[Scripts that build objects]
|---|

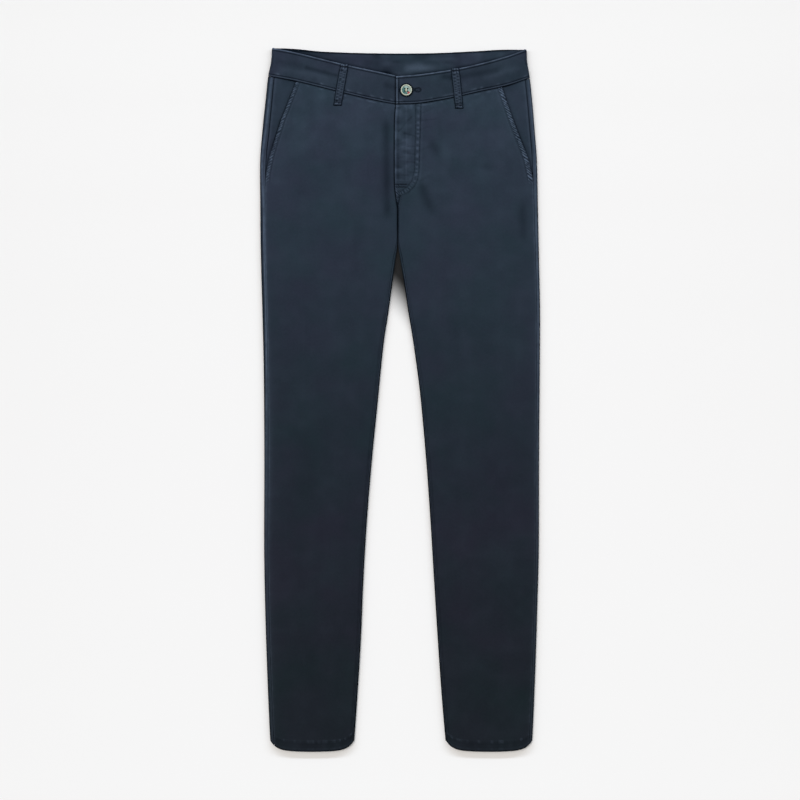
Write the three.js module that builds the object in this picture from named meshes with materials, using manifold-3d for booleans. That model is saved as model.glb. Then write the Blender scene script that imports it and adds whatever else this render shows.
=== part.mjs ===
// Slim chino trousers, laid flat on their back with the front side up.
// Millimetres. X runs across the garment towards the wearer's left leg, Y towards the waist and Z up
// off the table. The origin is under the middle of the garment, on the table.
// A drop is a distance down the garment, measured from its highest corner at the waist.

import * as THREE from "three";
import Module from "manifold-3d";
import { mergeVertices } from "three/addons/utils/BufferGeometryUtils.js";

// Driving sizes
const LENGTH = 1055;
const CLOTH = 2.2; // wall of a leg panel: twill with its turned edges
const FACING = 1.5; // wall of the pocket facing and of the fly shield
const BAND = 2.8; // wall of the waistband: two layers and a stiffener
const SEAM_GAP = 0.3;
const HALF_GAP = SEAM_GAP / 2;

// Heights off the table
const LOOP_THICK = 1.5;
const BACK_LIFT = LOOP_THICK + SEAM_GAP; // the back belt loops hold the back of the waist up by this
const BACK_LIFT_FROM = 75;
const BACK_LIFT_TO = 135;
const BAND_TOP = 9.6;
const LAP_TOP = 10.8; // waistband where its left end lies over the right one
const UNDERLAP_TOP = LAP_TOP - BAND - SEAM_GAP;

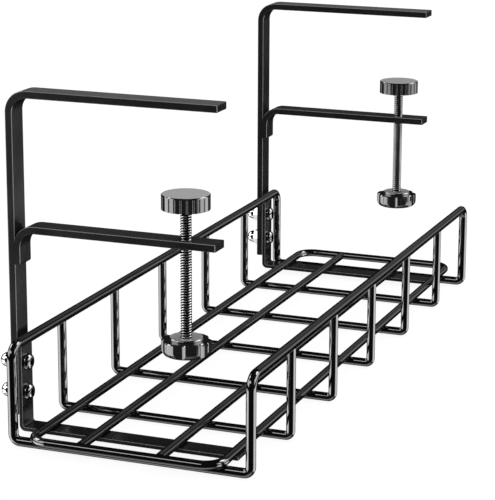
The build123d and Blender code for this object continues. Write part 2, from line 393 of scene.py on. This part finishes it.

|---|

WRITTEN INSTRUCTION - Your answer consists solely of the lines from the top of the records above through the line that contains "const HALF_GAP = SEAM_GAP / 2;", each echoed exactly.

EXPECTED OUTPUT -
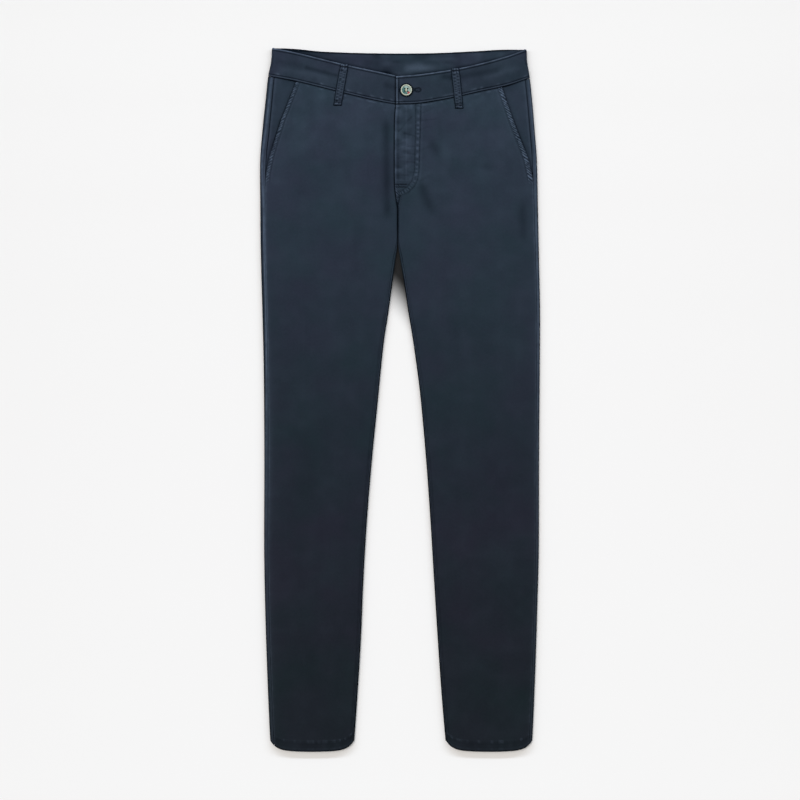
Write the three.js module that builds the object in this picture from named meshes with materials, using manifold-3d for booleans. That model is saved as model.glb. Then write the Blender scene script that imports it and adds whatever else this render shows.
=== part.mjs ===
// Slim chino trousers, laid flat on their back with the front side up.
// Millimetres. X runs across the garment towards the wearer's left leg, Y towards the waist and Z up
// off the table. The origin is under the middle of the garment, on the table.
// A drop is a distance down the garment, measured from its highest corner at the waist.

import * as THREE from "three";
import Module from "manifold-3d";
import { mergeVertices } from "three/addons/utils/BufferGeometryUtils.js";

// Driving sizes
const LENGTH = 1055;
const CLOTH = 2.2; // wall of a leg panel: twill with its turned edges
const FACING = 1.5; // wall of the pocket facing and of the fly shield
const BAND = 2.8; // wall of the waistband: two layers and a stiffener
const SEAM_GAP = 0.3;
const HALF_GAP = SEAM_GAP / 2;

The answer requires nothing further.